⟨

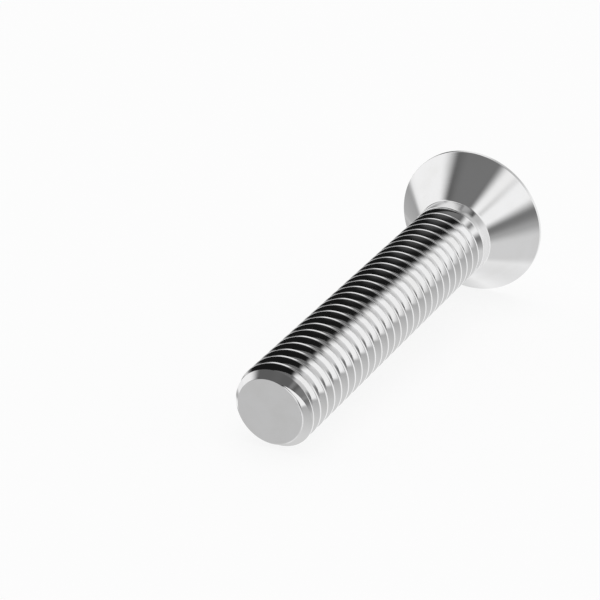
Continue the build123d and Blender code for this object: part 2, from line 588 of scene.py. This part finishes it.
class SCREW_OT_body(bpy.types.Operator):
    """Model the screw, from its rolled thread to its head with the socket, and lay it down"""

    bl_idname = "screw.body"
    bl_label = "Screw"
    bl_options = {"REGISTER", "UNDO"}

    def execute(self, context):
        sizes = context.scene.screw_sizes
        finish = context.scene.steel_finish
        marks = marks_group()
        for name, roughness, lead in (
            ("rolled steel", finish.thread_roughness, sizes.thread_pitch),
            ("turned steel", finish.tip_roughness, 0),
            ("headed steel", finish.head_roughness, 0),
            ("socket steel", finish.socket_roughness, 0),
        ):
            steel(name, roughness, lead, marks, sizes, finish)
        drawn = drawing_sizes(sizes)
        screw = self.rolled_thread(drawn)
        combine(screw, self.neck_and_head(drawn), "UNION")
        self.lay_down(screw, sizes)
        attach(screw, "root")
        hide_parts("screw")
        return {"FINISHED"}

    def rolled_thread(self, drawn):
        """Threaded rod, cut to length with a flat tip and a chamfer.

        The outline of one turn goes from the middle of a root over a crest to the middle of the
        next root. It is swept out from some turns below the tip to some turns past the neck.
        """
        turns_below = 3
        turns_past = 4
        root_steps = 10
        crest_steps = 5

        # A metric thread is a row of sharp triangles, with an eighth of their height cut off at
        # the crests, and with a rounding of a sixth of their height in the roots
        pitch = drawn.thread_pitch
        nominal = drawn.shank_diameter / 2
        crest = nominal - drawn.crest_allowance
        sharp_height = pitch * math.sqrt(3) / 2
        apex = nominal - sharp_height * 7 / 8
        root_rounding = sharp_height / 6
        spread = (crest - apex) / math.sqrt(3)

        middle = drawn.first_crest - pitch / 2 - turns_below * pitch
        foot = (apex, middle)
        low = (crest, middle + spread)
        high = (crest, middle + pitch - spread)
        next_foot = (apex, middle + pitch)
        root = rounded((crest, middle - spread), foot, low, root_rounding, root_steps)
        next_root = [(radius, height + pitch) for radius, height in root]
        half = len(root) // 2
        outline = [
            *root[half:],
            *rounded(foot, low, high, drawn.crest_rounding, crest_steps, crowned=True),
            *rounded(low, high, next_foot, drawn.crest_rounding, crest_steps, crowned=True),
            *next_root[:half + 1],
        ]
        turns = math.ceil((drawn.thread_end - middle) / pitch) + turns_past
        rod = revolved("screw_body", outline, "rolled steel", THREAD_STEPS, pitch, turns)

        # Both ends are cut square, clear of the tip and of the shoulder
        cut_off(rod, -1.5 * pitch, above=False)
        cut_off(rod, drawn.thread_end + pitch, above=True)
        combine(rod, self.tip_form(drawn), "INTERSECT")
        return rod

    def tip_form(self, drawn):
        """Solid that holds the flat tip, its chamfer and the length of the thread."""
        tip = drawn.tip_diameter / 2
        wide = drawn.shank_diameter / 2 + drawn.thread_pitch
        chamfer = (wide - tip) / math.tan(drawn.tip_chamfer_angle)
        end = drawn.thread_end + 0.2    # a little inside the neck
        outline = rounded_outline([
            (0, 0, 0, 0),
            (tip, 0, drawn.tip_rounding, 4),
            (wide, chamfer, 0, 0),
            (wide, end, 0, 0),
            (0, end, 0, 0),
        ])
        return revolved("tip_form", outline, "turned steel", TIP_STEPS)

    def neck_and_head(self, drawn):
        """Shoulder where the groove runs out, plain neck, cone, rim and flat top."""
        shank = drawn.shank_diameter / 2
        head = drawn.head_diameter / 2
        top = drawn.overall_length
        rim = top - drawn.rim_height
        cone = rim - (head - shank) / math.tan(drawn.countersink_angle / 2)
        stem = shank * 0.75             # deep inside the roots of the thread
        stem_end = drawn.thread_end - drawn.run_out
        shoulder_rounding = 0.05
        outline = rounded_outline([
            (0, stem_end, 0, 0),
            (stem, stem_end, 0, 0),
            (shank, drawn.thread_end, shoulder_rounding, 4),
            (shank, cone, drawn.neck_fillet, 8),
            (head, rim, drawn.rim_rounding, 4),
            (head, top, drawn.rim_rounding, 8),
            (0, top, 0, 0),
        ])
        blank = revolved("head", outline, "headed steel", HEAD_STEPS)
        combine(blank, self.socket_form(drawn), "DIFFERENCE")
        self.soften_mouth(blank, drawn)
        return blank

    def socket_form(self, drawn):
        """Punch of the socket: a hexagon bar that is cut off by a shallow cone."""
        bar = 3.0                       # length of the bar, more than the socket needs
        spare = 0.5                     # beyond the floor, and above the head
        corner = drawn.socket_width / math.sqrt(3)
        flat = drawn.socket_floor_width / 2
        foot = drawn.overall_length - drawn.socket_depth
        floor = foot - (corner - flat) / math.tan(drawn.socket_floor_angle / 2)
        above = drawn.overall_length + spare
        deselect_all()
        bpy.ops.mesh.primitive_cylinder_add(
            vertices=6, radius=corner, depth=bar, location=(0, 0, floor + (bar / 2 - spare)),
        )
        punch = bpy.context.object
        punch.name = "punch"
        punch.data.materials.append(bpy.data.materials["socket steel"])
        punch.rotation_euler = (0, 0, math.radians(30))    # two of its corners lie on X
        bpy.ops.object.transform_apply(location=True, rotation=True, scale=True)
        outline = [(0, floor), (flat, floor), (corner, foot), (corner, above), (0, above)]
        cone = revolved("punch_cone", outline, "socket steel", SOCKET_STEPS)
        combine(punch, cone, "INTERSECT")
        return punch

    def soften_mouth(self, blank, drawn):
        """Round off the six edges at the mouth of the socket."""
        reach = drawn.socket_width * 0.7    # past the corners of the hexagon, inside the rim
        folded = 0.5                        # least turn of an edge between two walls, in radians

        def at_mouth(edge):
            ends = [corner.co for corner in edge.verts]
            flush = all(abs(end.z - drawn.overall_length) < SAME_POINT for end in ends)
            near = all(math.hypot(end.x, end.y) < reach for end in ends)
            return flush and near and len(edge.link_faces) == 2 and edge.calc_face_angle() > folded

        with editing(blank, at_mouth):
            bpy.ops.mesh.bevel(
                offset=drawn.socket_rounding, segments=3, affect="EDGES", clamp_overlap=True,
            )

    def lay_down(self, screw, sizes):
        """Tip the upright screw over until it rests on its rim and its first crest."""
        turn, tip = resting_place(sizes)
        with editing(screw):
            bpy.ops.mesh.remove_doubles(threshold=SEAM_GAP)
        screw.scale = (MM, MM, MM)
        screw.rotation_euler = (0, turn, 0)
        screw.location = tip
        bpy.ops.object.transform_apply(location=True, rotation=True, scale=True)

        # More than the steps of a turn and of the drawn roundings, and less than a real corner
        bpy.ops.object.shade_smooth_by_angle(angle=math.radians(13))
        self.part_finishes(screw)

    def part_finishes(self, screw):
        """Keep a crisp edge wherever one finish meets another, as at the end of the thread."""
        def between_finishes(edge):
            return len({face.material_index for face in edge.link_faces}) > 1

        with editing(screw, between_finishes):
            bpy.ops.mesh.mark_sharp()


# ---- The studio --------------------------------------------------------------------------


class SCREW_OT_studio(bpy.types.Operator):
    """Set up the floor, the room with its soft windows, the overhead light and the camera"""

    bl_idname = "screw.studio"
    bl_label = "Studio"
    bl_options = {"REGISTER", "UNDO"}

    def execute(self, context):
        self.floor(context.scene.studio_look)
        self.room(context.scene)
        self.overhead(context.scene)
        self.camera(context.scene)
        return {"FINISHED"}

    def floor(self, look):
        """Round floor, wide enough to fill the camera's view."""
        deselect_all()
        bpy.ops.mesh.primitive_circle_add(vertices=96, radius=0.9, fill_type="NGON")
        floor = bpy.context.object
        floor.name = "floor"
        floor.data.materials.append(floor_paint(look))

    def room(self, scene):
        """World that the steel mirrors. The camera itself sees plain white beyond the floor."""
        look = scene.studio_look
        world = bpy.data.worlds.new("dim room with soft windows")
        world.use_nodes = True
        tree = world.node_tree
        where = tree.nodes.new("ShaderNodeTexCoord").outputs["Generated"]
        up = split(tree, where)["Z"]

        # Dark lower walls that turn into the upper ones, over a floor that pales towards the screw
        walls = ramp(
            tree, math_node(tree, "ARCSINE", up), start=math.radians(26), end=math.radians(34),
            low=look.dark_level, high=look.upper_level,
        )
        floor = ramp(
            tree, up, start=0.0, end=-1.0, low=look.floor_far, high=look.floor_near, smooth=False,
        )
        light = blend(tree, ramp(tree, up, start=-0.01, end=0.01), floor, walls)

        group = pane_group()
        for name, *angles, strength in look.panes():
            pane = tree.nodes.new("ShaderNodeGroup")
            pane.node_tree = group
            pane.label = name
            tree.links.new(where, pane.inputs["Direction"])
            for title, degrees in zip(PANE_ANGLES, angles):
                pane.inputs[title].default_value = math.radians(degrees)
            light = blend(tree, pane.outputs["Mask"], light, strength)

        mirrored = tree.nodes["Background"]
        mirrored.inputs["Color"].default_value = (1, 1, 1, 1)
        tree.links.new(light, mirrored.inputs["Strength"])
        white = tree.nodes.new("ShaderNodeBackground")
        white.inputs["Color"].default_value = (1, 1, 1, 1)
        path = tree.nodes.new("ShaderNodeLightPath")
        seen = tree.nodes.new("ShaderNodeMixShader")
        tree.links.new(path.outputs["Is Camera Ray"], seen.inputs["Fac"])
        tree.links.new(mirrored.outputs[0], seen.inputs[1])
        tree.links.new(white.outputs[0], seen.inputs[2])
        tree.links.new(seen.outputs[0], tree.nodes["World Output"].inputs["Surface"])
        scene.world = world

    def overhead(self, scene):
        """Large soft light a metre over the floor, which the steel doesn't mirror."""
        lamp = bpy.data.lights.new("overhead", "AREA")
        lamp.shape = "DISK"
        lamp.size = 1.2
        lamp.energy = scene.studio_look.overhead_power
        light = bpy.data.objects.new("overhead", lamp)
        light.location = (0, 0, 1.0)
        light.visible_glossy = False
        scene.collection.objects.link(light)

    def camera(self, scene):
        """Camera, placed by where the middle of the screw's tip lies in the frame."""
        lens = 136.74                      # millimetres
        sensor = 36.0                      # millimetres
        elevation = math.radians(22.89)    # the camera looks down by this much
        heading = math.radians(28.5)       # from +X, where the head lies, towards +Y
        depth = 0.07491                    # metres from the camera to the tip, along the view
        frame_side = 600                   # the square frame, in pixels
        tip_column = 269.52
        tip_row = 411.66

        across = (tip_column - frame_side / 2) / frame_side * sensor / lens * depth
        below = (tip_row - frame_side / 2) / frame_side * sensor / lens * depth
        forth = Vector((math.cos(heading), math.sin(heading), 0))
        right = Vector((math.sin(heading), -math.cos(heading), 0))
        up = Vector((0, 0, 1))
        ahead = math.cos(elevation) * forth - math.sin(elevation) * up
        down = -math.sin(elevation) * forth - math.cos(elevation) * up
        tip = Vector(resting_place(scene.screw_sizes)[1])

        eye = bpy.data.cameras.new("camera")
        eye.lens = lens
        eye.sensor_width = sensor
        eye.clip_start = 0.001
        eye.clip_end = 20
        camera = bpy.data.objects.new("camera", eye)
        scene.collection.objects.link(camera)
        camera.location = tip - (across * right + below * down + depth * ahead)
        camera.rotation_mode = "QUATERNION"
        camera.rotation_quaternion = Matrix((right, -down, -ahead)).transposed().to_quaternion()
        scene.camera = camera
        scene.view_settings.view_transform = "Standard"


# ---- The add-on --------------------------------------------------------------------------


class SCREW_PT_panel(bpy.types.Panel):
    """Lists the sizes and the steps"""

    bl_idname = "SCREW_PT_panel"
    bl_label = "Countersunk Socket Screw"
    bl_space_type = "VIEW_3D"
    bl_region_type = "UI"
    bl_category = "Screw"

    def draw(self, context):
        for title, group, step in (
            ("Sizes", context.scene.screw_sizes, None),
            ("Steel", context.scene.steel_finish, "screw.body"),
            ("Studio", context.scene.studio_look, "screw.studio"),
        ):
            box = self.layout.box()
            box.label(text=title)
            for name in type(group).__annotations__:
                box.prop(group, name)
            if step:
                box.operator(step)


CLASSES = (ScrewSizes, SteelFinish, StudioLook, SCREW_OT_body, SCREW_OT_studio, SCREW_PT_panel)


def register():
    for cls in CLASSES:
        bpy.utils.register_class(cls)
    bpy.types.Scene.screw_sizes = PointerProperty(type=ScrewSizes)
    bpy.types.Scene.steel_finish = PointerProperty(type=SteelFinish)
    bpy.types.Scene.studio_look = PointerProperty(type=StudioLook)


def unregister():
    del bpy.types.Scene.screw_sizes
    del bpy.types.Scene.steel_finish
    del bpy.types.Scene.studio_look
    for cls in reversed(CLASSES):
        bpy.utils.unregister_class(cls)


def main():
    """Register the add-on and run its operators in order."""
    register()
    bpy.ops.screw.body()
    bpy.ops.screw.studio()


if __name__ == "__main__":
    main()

⟩
⟨

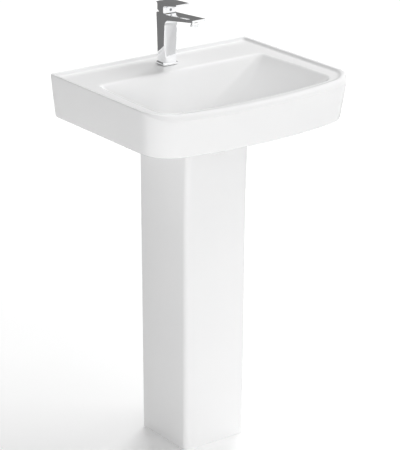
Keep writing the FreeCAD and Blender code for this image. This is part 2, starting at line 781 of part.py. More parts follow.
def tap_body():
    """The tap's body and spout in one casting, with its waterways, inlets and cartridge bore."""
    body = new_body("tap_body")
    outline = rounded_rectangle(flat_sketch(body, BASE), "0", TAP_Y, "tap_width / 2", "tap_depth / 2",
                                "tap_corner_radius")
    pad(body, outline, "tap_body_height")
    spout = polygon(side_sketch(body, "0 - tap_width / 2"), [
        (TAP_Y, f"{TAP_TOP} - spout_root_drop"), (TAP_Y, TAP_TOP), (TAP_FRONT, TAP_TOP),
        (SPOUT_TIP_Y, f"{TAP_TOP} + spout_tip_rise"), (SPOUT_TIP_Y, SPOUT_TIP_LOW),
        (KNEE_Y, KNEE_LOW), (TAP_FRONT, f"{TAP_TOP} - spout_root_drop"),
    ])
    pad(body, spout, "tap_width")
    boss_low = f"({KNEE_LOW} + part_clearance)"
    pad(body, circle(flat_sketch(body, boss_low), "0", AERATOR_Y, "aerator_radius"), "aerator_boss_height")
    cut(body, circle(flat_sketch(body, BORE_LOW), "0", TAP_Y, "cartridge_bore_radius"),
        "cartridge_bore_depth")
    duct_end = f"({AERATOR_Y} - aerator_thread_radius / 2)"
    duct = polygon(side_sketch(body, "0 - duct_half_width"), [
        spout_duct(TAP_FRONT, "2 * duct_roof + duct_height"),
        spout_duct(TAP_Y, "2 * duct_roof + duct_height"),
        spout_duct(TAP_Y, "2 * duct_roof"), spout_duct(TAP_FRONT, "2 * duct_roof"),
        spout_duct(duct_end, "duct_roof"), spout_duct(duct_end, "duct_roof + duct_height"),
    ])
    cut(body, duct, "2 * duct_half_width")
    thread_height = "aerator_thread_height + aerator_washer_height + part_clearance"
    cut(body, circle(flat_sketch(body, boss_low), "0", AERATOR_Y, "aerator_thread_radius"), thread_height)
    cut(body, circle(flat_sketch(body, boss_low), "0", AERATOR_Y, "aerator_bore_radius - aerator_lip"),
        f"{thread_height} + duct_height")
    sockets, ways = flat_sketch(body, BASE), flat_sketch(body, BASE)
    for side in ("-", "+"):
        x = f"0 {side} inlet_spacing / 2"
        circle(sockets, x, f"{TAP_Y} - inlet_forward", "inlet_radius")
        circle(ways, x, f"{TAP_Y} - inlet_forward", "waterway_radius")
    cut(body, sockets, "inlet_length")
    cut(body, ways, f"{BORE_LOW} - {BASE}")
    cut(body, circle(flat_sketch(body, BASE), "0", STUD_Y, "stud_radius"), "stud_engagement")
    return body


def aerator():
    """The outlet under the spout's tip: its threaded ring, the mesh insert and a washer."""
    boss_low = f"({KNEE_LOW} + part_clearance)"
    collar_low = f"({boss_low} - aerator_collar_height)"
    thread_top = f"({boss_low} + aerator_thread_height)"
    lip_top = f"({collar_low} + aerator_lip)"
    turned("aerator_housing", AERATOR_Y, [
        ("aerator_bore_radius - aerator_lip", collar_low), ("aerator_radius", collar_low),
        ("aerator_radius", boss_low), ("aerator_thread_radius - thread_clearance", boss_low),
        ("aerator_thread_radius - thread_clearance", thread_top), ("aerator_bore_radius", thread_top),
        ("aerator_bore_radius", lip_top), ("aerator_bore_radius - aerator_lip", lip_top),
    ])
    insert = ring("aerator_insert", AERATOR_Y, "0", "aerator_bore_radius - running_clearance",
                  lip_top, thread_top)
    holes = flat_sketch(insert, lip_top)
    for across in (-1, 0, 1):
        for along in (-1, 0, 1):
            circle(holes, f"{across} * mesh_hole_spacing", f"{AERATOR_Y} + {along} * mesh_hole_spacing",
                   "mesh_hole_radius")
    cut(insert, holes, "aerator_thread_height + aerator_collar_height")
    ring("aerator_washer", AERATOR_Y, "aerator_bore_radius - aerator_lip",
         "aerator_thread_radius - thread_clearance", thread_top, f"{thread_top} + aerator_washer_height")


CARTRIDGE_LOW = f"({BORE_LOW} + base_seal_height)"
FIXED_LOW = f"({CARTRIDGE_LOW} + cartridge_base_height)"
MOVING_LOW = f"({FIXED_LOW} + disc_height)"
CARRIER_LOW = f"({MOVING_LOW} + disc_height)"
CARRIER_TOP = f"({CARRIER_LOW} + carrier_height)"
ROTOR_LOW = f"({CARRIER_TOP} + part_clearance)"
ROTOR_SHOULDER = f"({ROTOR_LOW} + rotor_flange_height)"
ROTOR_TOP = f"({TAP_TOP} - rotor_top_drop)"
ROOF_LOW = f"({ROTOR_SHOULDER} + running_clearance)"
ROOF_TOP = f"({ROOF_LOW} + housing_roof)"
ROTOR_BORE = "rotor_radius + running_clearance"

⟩
⟨

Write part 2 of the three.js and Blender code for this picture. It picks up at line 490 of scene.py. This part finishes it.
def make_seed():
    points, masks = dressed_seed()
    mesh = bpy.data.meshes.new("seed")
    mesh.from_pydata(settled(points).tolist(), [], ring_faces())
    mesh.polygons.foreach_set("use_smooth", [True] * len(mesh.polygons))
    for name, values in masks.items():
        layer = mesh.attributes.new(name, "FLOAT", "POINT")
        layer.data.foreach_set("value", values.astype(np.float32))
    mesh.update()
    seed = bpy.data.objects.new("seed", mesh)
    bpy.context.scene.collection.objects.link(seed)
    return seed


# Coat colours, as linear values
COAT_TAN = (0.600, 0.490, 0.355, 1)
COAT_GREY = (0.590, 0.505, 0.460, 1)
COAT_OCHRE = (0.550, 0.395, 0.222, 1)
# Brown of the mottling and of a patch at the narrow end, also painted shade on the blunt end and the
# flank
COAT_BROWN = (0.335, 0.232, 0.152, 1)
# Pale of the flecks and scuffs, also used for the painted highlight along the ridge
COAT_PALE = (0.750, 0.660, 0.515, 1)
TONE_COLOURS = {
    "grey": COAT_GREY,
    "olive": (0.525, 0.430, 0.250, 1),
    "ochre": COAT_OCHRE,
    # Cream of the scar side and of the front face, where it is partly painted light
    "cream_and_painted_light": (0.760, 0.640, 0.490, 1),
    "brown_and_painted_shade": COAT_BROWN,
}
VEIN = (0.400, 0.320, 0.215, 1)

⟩

= What is asked =
Your task is to repeat the lines from the one containing "Continue the build123d" to the one containing "spread = (crest", both lines included. Leave out every other line.

= Task result =
Continue the build123d and Blender code for this object: part 2, from line 588 of scene.py. This part finishes it.
class SCREW_OT_body(bpy.types.Operator):
    """Model the screw, from its rolled thread to its head with the socket, and lay it down"""

    bl_idname = "screw.body"
    bl_label = "Screw"
    bl_options = {"REGISTER", "UNDO"}

    def execute(self, context):
        sizes = context.scene.screw_sizes
        finish = context.scene.steel_finish
        marks = marks_group()
        for name, roughness, lead in (
            ("rolled steel", finish.thread_roughness, sizes.thread_pitch),
            ("turned steel", finish.tip_roughness, 0),
            ("headed steel", finish.head_roughness, 0),
            ("socket steel", finish.socket_roughness, 0),
        ):
            steel(name, roughness, lead, marks, sizes, finish)
        drawn = drawing_sizes(sizes)
        screw = self.rolled_thread(drawn)
        combine(screw, self.neck_and_head(drawn), "UNION")
        self.lay_down(screw, sizes)
        attach(screw, "root")
        hide_parts("screw")
        return {"FINISHED"}

    def rolled_thread(self, drawn):
        """Threaded rod, cut to length with a flat tip and a chamfer.

        The outline of one turn goes from the middle of a root over a crest to the middle of the
        next root. It is swept out from some turns below the tip to some turns past the neck.
        """
        turns_below = 3
        turns_past = 4
        root_steps = 10
        crest_steps = 5

        # A metric thread is a row of sharp triangles, with an eighth of their height cut off at
        # the crests, and with a rounding of a sixth of their height in the roots
        pitch = drawn.thread_pitch
        nominal = drawn.shank_diameter / 2
        crest = nominal - drawn.crest_allowance
        sharp_height = pitch * math.sqrt(3) / 2
        apex = nominal - sharp_height * 7 / 8
        root_rounding = sharp_height / 6
        spread = (crest - apex) / math.sqrt(3)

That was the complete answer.